TRUE TRAINING 55 - Love Nips between Horses
Aww, sometimes these horses are so darn cute. True’s been separated from his injured pasture mate for a couple of days. With the new arrangement, they are within sight and whinnying distance of each other, maybe 200 yards apart, but not in the same pasture. After the first two days of separation, True was doing well. He watched Buddy closely but wasn’t frantic to get to him. I try to keep horses from becoming buddy-sour by separating them at small intervals and distances during daily work. If necessary, I move horses to stalls or pastures apart from each other so they will develop greater security via trust in me and friendships with different horses.

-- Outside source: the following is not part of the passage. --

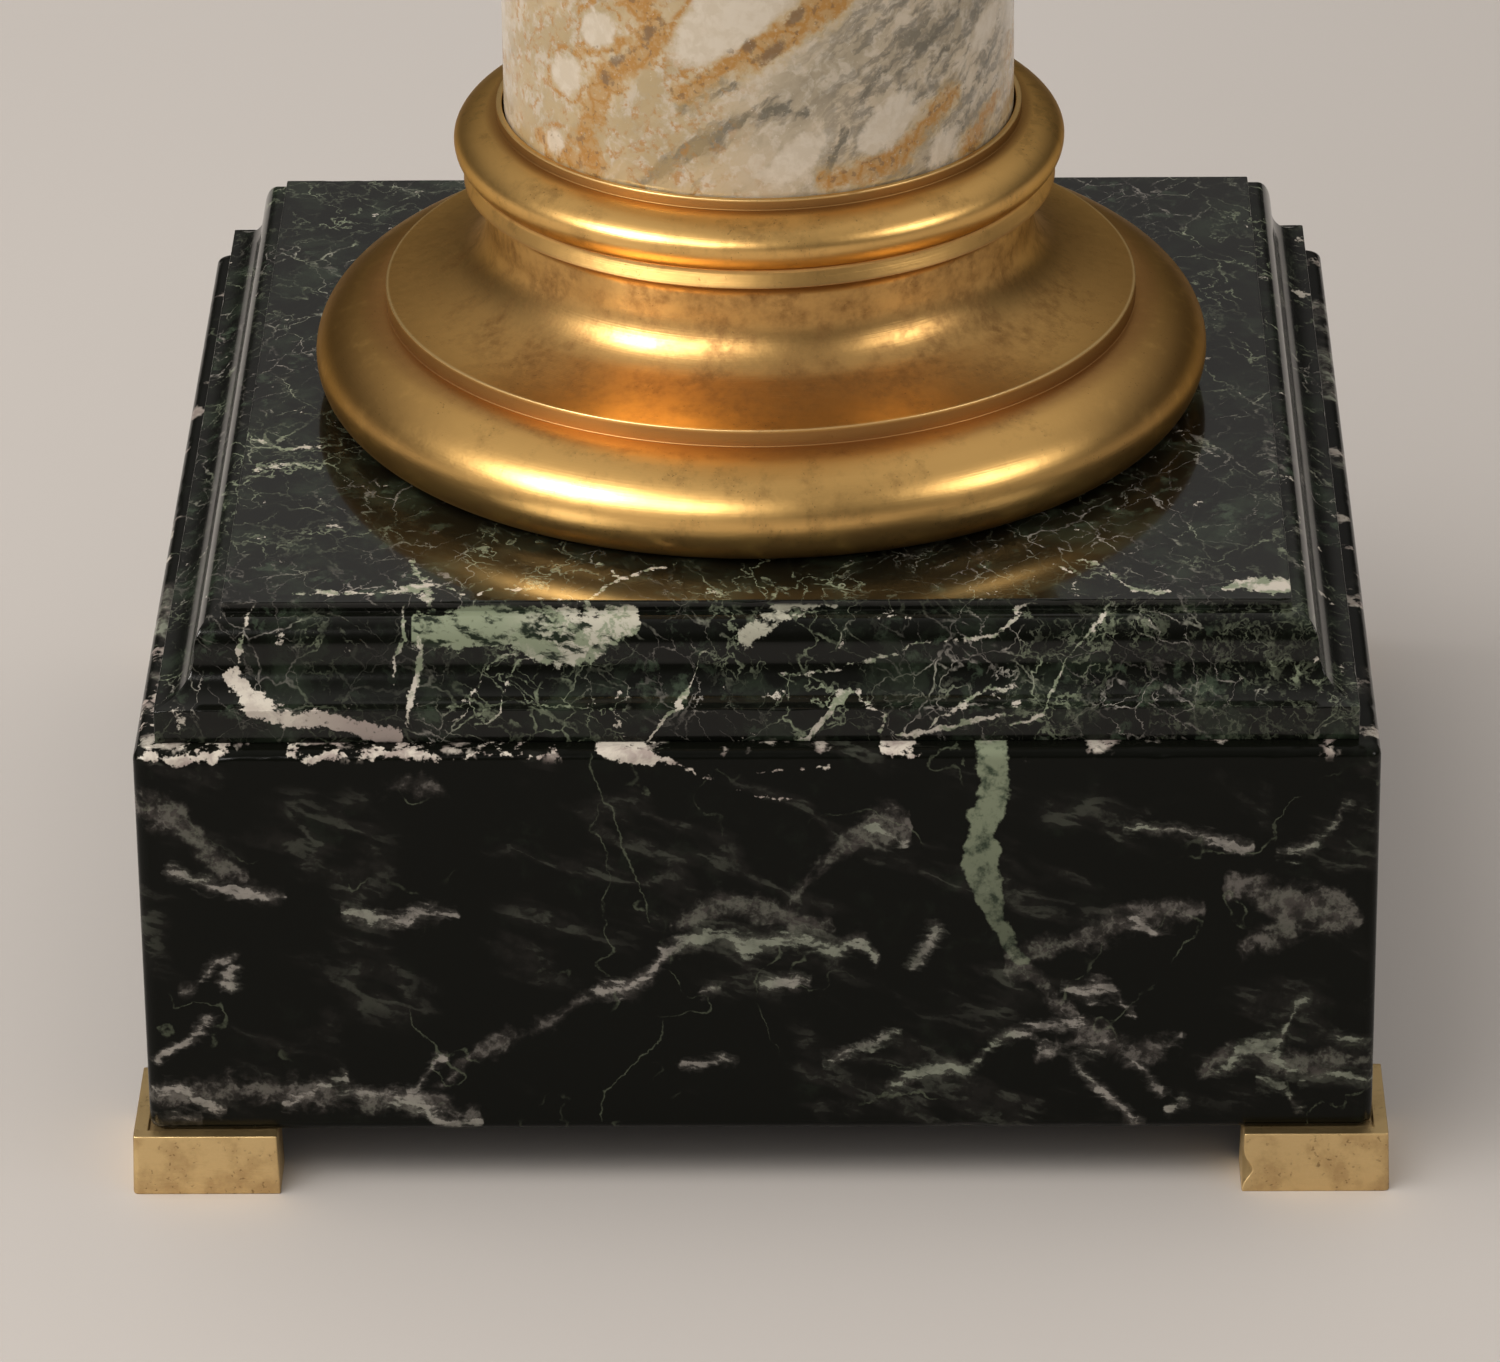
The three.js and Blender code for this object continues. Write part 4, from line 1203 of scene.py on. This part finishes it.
def make_capital(sizes, mesh, colours):
    """Collar, bead, neck, fillet, echinus and abacus, turned about the axis."""
    low, high, out = level("capital"), top("capital"), half("capital")
    bead_low = low + sizes.collar
    neck_low = bead_low + sizes.bead
    fillet_low = neck_low + sizes.neck
    echinus_low = fillet_low + sizes.fillet
    abacus_low = echinus_low + sizes.echinus
    shaft_top = half("shaft") - bpy.context.scene.pedestal_shaft.taper
    inner = shaft_top + SHAFT_CLEARANCE
    collar = inner + sizes.wall
    fillet = collar + sizes.fillet_out
    profile = worn_profile([
        [(inner - REACH_UNDER, low + sizes.socket), (inner, low + sizes.socket), (inner, low)],
        [(collar, low)],
        arc((collar, bead_low + sizes.bead / 2.0), (sizes.bead_out, sizes.bead / 2.0), -90, 90),
        [(collar + sizes.neck_out, neck_low), (collar + sizes.neck_out, fillet_low)],
        [(fillet, fillet_low), (fillet, echinus_low)],
        arc((fillet, abacus_low), (out - fillet - sizes.ledge, sizes.echinus), -90, 0),
        [(out, abacus_low), (out, high), (out - REACH_OVER, high)]],
        mesh.bronze_wear, mesh.row)
    rings = turned(profile, mesh.around)[0]
    # The lists give the hollow bands (partly tarnished gilding, partly painted shade), the creases
    # of painted shade, the bands of grime and painted shade, and the edges brightened partly as a
    # painted highlight
    material = gilt_bronze(
        "capital bronze", colours,
        [(neck_low / MM, fillet_low / MM, 2.0), (echinus_low / MM, echinus_low / MM + 6.0, 3.0)],
        [(bead_low / MM, 1.2), (neck_low / MM, 1.4), (fillet_low / MM, 1.2),
         (echinus_low / MM, 1.4), (abacus_low / MM, 1.2)],
        [(neck_low / MM, neck_low / MM + 1.5, 1.0)],
        [low / MM, abacus_low / MM])
    make_piece("gilt_capital", rings, material, "capital")


def make_top(sizes, mesh, colours):
    """Foot fillet, cove and a flat face with a round arris, mitred round the square."""
    low, high, out = level("top_slab"), top("top_slab"), half("top_slab")
    inner = out - sizes.cove_out
    profile = worn_profile([
        [(inner - REACH_UNDER, low), (inner, low)],
        arc((out, low + sizes.foot), (sizes.cove_out, sizes.cove), 180, 90),
        arc((out - sizes.arris, high - sizes.arris), (sizes.arris,) * 2, 0, 90, 12),
        [(out - REACH_OVER, high)]], mesh.marble_wear, mesh.row)
    rings, normals = squared(profile, MITRE, mesh.along)
    rings = chipped(rings, normals, profile[2], mesh.chip, 4.0)
    material = lively_marble("top marble", colours, False, high / MM)
    make_piece("marble_top", rings, material, "top_slab")


# Stage


CAMERA_PLACE = (0.032896, -2.171810, 1.160223)
CAMERA_TURN = (63.3825, 0.5793, 0.6921)
CAMERA_LENS = 198.62
SENSOR_WIDTH = 36.0
FLOOR_RADIUS = 9.0

# Azimuth from the front and elevation in degrees, distance and size in metres, watts.
# The glints show in the polished surfaces alone and the soft lights on the dull ones.
GLINTS = {
    "glint_left": (-50.0, 29.0, 2.2, 0.80, 50.0),
    "glint_front": (-19.0, 27.0, 2.4, 0.55, 14.0),
    "glint_right": (62.0, 28.0, 2.4, 0.75, 14.0),
}
SOFT_LIGHTS = {
    "soft_side": (-80.0, 46.0, 2.4, 1.9, 22.0),
    "soft_front": (-35.0, 52.0, 2.6, 1.5, 20.0),
}
LIGHT_TARGET_HEIGHT = 0.2
# Strength of the room's light at the horizon and overhead, for dull and polished surfaces
ROOM_DULL = (0.60, 1.70)
ROOM_POLISHED = (0.07, 1.28)
# What is left of it for polished surfaces towards the sides and the front
ROOM_SIDE = 0.75
ROOM_FRONT = 0.30
# Components of a direction between which the room brightens or dims
RISE_DULL = (0.0, 0.75)
RISE_POLISHED = (0.14, 0.89)
FRONT_SPAN = (-0.7, 0.15)
SIDE_SPAN = (0.25, 0.85)
LIGHT_COLOUR = (1.0, 0.96, 0.91)


def light_room(tree, colours):
    """A pale room that lights softly from overhead and less from its walls.

    Strength = wall + (ceiling - wall) * share, where the share rises with the height of
    the direction. Polished surfaces see it darker in front and at the sides.
    """
    made = Nodes(tree)
    room = tree.nodes["Background"]
    x, y, z = made.split(made.node("ShaderNodeTexCoord", output="Generated"))
    dull, polished = [
        made.step(z, *rise) * (ceiling - wall) + wall
        for rise, (wall, ceiling) in ((RISE_DULL, ROOM_DULL), (RISE_POLISHED, ROOM_POLISHED))]
    front = made.step(y, *FRONT_SPAN) * (1.0 - ROOM_FRONT) + ROOM_FRONT
    side = made.step(abs(x), *SIDE_SPAN) * (ROOM_SIDE - 1.0) + 1.0
    glossy = made.node("ShaderNodeLightPath", output="Is Glossy Ray")
    made.feed(room.inputs["Color"], colours.air)
    made.feed(room.inputs["Strength"], dull + (polished * front * side - dull) * glossy)


def add_lamp(name, azimuth, elevation, distance, width, power):
    """A round lamp at a bearing from the plinth, turned towards it."""
    light = bpy.data.lights.new(name, "AREA")
    light.shape = "DISK"
    light.size = width
    light.energy = power
    light.color = LIGHT_COLOUR
    lamp = bpy.data.objects.new(name, light)
    turn, rise = math.radians(azimuth), math.radians(elevation)
    lamp.location = (
        distance * math.cos(rise) * math.sin(turn),
        -distance * math.cos(rise) * math.cos(turn),
        LIGHT_TARGET_HEIGHT + distance * math.sin(rise))
    lamp.rotation_euler = (math.pi / 2.0 - rise, 0.0, turn)
    bpy.context.collection.objects.link(lamp)
    return lamp


def make_stage(colours):
    """A pale floor, soft lights, a dim warm room and the camera."""
    floor_mesh = bpy.data.meshes.new("floor")
    angle = np.linspace(0.0, 2.0 * np.pi, 96, endpoint=False)
    rim = np.column_stack([np.cos(angle), np.sin(angle), np.zeros_like(angle)]) * FLOOR_RADIUS
    floor_mesh.from_pydata(rim, [], [list(range(len(rim)))])
    made = Finish("pale floor", 0.97 * colours.floor, Specular_IOR_Level=0.2)
    shade = made.noise(400.0, 2.0, 1.0)
    made.lay(shade, colours.floor)
    floor_mesh.materials.append(made.finished(Roughness=0.62 + shade * 0.06))
    floor = bpy.data.objects.new("floor", floor_mesh)
    bpy.context.collection.objects.link(floor)
    for name, bearing in GLINTS.items():
        add_lamp(name, *bearing).visible_diffuse = False
    for name, bearing in SOFT_LIGHTS.items():
        add_lamp(name, *bearing).visible_glossy = False
    scene = bpy.context.scene
    scene.world = bpy.data.worlds.new("studio")
    scene.world.use_nodes = True
    scene.world.cycles.sampling_method = "NONE"
    light_room(scene.world.node_tree, colours)
    camera = bpy.data.objects.new("camera", bpy.data.cameras.new("camera"))
    camera.location = CAMERA_PLACE
    camera.rotation_euler = [math.radians(part) for part in CAMERA_TURN]
    camera.data.lens = CAMERA_LENS
    camera.data.sensor_width = SENSOR_WIDTH
    camera.data.sensor_fit = "HORIZONTAL"
    camera.data.clip_start = 0.05
    camera.data.clip_end = 60.0
    bpy.context.collection.objects.link(camera)
    scene.camera = camera
    scene.view_settings.view_transform = "Standard"


# Operators and panel


def make(piece, sizes):
    """Run a piece's function with its sizes, the mesh sizes and the colours."""
    scene = bpy.context.scene
    piece(sizes, scene.pedestal_mesh, scene.pedestal_colours)
    return {"FINISHED"}


class PEDESTAL_OT_feet(bpy.types.Operator):
    """Make the four gilt bronze corner feet"""

    bl_idname = "pedestal.feet"
    bl_label = "Feet"

    def execute(self, context):
        return make(make_feet, context.scene.pedestal_foot)


class PEDESTAL_OT_block(bpy.types.Operator):
    """Make the square block of near-black green marble"""

    bl_idname = "pedestal.block"
    bl_label = "Block"

    def execute(self, context):
        return make(make_block, context.scene.pedestal_block)


class PEDESTAL_OT_slab(bpy.types.Operator):
    """Make the moulded slab of veined green marble"""

    bl_idname = "pedestal.slab"
    bl_label = "Moulded slab"

    def execute(self, context):
        return make(make_slab, context.scene.pedestal_slab)


class PEDESTAL_OT_base(bpy.types.Operator):
    """Make the turned gilt bronze base"""

    bl_idname = "pedestal.base"
    bl_label = "Bronze base"

    def execute(self, context):
        return make(make_base, context.scene.pedestal_base)


class PEDESTAL_OT_shaft(bpy.types.Operator):
    """Make the breccia marble shaft"""

    bl_idname = "pedestal.shaft"
    bl_label = "Shaft"

    def execute(self, context):
        return make(make_shaft, context.scene.pedestal_shaft)


class PEDESTAL_OT_capital(bpy.types.Operator):
    """Make the turned gilt bronze capital"""

    bl_idname = "pedestal.capital"
    bl_label = "Bronze capital"

    def execute(self, context):
        return make(make_capital, context.scene.pedestal_capital)


class PEDESTAL_OT_top(bpy.types.Operator):
    """Make the green marble top slab"""

    bl_idname = "pedestal.top"
    bl_label = "Top slab"

    def execute(self, context):
        return make(make_top, context.scene.pedestal_top)


class PEDESTAL_OT_stage(bpy.types.Operator):
    """Make the floor, the lights and the camera"""

    bl_idname = "pedestal.stage"
    bl_label = "Stage"

    def execute(self, context):
        make_stage(context.scene.pedestal_colours)
        return {"FINISHED"}


GROUPS = {
    "pedestal_mesh": MeshSizes,
    "pedestal_foot": FootSizes,
    "pedestal_block": BlockSizes,
    "pedestal_slab": SlabSizes,
    "pedestal_base": BaseSizes,
    "pedestal_shaft": ShaftSizes,
    "pedestal_capital": CapitalSizes,
    "pedestal_top": TopSizes,
    "pedestal_colours": Colours,
}
OPERATORS = (
    PEDESTAL_OT_feet, PEDESTAL_OT_block, PEDESTAL_OT_slab, PEDESTAL_OT_base,
    PEDESTAL_OT_shaft, PEDESTAL_OT_capital, PEDESTAL_OT_top, PEDESTAL_OT_stage)


class PEDESTAL_PT_panel(bpy.types.Panel):
    """Lists the pieces and their sizes."""

    bl_idname = "PEDESTAL_PT_panel"
    bl_label = "Marble pedestal"
    bl_space_type = "VIEW_3D"
    bl_region_type = "UI"
    bl_category = "Pedestal"

    def draw(self, context):
        for operator in OPERATORS:
            self.layout.operator(operator.bl_idname)
        for name, group in GROUPS.items():
            box = self.layout.box()
            box.label(text=group.__name__)
            for field in group.__annotations__:
                box.prop(getattr(context.scene, name), field)


def register():
    for part in (*GROUPS.values(), *OPERATORS, PEDESTAL_PT_panel):
        bpy.utils.register_class(part)
    for name, group in GROUPS.items():
        setattr(bpy.types.Scene, name, bpy.props.PointerProperty(type=group))


def unregister():
    for name in GROUPS:
        delattr(bpy.types.Scene, name)
    for part in (PEDESTAL_PT_panel, *OPERATORS, *GROUPS.values()):
        bpy.utils.unregister_class(part)


def main():
    """Make every piece and the stage."""
    register()
    bpy.ops.pedestal.feet()
    bpy.ops.pedestal.block()
    bpy.ops.pedestal.slab()
    bpy.ops.pedestal.base()
    bpy.ops.pedestal.shaft()
    bpy.ops.pedestal.capital()
    bpy.ops.pedestal.top()
    bpy.ops.pedestal.stage()


if __name__ == "__main__":
    main()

As I approached the pasture, True headed for me more quickly than usual and let me know right away that we needed to get over to Buddy. Off we went. True knew better than to hurry, but his eyes were on Buddy every step of the way. Upon greeting, the two horses rubbed their faces together for about two minutes – a long time for horse talk. Back and forth they went, rubbing all parts of each face on the other, under the chin, over the eyes, both ears, the poll. At times, they paused, pressing their faces together without movement. A full two-way face massage!
Once this over-the-gate greeting was done, I placed True in a run adjacent to Buddy’s. Buddy leaned on the steel pole fence to press his body as close to True as possible. At first, True pressed his body back. But soon, True stood back and used the edges of his teeth to scratch Buddy’s skin in every location he could reach. He even dropped his head down low to work on Buddy’s legs. For his part, Buddy extended his neck and moved his lips in reciprocal joy at the scratching of his itches. I stood back, fascinated as the teamwork poured out between these two boys.
After a while, Buddy began to reciprocate, grooming True’s back and topline with his teeth. Soon the love nips began. This appeared to be Big Fun: “I nip you, You nip me.” No pain was involved. These were very delicate little nips on the face and neck that did not break skin, and the horses flipped their faces away after each nip as if to say, “There! Top that!” The two alternated almost perfectly—first a nip from Buddy, then a nip from True, and so on back and forth. Eventually, they moved the love nips to their legs, reaching through the fence for a quick snip, then rapidly pulling away.
The entire scene went on for about ten minutes. In successive days, the face massages, body scratching, and love nips disappeared although the two horses still lean toward each other every time they are near. We can learn so much about horses when we simply watch them behave in their natural ways. Neither Buddy nor True needed the capacity for speech or knowledge of the English language to show me what they were communicating. It was obvious for anyone to see; I just happened to be the only person watching.